_DATA SUPPLIED_:
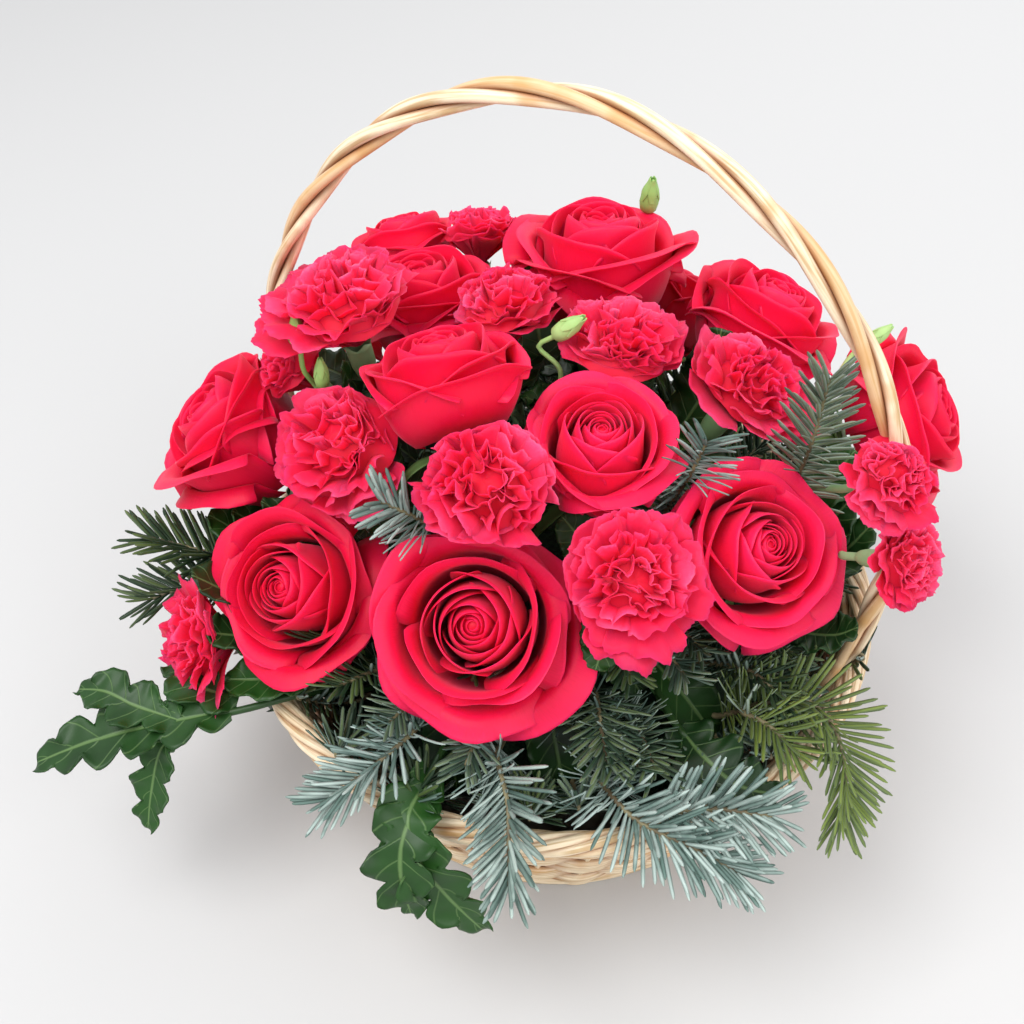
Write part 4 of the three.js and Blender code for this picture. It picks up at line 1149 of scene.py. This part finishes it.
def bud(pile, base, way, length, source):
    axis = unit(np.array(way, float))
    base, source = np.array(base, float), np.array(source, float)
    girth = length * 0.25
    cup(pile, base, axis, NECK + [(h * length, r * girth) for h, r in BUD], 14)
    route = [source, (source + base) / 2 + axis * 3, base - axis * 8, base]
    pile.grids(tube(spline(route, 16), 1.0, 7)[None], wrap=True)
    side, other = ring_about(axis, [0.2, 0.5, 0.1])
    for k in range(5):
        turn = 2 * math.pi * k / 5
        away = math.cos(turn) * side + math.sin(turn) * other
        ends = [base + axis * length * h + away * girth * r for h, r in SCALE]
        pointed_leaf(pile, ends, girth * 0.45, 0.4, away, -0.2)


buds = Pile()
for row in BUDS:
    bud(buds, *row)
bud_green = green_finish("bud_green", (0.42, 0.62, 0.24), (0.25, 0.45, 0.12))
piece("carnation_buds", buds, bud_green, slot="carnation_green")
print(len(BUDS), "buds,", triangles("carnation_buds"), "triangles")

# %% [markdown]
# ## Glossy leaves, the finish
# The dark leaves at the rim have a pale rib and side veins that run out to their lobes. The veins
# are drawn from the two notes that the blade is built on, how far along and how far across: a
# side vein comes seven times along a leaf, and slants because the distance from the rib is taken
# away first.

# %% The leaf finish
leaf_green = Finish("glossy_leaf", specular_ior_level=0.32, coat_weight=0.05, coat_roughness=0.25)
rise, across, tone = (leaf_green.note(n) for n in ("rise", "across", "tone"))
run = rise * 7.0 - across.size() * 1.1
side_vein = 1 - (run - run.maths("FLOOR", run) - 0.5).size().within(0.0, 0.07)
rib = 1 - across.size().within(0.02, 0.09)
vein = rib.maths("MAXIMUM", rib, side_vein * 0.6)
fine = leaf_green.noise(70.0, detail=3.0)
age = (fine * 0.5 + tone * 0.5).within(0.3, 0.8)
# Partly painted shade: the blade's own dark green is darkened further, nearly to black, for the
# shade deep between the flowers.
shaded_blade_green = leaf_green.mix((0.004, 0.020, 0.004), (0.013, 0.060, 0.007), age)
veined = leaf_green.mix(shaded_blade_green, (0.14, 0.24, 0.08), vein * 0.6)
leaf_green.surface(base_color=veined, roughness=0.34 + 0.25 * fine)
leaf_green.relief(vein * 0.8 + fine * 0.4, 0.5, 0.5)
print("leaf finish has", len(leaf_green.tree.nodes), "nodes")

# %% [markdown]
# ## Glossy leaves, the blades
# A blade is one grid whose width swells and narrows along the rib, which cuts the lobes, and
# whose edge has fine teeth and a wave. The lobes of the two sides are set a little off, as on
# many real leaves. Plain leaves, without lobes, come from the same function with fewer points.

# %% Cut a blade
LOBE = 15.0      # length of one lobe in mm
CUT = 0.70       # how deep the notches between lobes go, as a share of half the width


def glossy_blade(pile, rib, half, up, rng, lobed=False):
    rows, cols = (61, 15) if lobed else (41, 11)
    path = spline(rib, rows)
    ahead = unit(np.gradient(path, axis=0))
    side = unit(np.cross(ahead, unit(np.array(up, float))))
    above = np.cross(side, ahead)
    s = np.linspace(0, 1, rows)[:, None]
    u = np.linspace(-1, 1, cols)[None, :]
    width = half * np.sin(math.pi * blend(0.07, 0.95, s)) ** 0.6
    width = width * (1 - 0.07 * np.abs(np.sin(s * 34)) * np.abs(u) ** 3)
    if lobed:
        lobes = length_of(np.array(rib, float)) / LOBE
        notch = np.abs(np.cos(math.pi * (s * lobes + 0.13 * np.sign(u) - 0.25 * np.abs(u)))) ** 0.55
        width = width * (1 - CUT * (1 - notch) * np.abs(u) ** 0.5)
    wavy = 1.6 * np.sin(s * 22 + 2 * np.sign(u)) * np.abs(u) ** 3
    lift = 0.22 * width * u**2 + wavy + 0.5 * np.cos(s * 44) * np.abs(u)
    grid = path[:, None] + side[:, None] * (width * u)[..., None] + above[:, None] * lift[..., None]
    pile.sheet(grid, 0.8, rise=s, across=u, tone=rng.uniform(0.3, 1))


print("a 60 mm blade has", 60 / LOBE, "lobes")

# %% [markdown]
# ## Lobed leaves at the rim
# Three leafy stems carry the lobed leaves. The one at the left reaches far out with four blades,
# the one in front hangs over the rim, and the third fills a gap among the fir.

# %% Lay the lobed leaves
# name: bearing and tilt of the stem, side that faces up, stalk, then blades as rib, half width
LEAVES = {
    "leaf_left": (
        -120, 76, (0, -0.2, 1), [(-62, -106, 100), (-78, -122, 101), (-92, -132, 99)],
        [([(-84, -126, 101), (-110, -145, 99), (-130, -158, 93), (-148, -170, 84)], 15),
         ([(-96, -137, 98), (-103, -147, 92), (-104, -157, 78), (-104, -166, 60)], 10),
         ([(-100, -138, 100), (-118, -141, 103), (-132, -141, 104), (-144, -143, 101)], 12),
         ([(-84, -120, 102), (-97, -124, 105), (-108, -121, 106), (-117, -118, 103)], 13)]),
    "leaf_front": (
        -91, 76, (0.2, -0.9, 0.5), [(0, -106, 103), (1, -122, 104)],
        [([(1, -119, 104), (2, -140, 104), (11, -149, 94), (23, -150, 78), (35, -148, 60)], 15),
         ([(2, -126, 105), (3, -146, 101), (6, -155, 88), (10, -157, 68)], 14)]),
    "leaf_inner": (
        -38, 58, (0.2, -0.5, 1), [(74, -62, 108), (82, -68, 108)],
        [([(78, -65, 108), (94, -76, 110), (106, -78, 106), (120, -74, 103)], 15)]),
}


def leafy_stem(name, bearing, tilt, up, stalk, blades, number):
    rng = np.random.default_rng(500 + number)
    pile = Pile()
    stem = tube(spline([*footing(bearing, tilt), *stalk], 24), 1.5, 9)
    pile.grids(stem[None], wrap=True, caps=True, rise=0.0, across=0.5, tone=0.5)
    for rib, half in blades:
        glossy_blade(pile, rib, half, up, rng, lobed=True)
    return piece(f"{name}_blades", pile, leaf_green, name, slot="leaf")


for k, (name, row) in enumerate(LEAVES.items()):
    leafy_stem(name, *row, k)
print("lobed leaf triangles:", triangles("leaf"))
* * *
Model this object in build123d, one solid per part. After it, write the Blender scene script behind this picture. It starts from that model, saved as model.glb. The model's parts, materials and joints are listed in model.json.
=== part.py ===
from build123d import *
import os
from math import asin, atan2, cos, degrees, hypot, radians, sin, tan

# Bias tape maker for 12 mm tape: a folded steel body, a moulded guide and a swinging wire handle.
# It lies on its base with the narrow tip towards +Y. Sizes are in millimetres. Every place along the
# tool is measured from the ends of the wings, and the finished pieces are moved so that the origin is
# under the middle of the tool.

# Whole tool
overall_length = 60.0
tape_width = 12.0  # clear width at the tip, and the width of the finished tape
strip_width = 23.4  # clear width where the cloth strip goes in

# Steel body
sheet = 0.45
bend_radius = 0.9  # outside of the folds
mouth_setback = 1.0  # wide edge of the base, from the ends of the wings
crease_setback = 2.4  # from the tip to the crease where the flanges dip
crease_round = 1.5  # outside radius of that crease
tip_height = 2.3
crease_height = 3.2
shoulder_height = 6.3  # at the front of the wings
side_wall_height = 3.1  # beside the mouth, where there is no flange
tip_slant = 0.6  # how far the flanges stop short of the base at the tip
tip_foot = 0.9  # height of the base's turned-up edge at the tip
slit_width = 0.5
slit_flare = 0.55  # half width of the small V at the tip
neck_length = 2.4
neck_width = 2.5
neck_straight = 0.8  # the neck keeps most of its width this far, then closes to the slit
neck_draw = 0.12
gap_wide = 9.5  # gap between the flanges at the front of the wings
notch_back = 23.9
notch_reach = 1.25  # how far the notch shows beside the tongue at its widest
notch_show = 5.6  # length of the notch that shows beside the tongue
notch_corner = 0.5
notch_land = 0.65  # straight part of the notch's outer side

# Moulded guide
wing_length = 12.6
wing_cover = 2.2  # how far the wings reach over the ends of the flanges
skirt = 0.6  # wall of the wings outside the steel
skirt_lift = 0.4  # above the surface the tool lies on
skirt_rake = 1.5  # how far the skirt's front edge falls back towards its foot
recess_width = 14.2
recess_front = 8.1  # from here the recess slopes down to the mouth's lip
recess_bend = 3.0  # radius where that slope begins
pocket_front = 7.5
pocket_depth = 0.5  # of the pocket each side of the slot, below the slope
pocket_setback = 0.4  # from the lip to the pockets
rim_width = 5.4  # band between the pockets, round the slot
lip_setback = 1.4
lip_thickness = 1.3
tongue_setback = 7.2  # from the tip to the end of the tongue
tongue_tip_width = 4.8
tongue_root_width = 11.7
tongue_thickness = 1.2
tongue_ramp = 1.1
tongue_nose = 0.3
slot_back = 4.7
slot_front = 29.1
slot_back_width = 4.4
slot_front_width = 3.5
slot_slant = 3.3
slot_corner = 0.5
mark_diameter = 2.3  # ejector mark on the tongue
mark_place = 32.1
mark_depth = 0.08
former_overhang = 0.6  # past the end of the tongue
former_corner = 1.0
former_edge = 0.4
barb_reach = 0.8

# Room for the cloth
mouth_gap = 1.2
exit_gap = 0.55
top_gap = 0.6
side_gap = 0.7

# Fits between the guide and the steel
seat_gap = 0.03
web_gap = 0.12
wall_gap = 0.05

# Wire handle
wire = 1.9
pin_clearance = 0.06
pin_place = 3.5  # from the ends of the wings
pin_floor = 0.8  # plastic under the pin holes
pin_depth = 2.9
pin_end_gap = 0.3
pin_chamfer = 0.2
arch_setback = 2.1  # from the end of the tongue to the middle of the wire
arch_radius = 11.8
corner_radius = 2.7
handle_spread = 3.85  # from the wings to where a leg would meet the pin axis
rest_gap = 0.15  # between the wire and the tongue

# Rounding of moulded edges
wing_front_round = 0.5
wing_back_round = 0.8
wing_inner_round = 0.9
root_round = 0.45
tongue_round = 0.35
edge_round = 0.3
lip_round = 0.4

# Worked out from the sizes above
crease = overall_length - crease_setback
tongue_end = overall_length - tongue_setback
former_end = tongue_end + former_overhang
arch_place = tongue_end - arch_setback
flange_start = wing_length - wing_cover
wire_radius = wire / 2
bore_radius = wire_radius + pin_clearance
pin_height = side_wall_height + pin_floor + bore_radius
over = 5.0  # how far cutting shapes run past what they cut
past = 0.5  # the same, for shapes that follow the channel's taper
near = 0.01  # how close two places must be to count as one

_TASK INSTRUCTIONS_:
Only the lines from the one containing "Model this object" to the one containing "from math import" are to be printed, both ends included, exactly as written.

_RESULT OF THIS EXERCISE_:
Model this object in build123d, one solid per part. After it, write the Blender scene script behind this picture. It starts from that model, saved as model.glb. The model's parts, materials and joints are listed in model.json.
=== part.py ===
from build123d import *
import os
from math import asin, atan2, cos, degrees, hypot, radians, sin, tan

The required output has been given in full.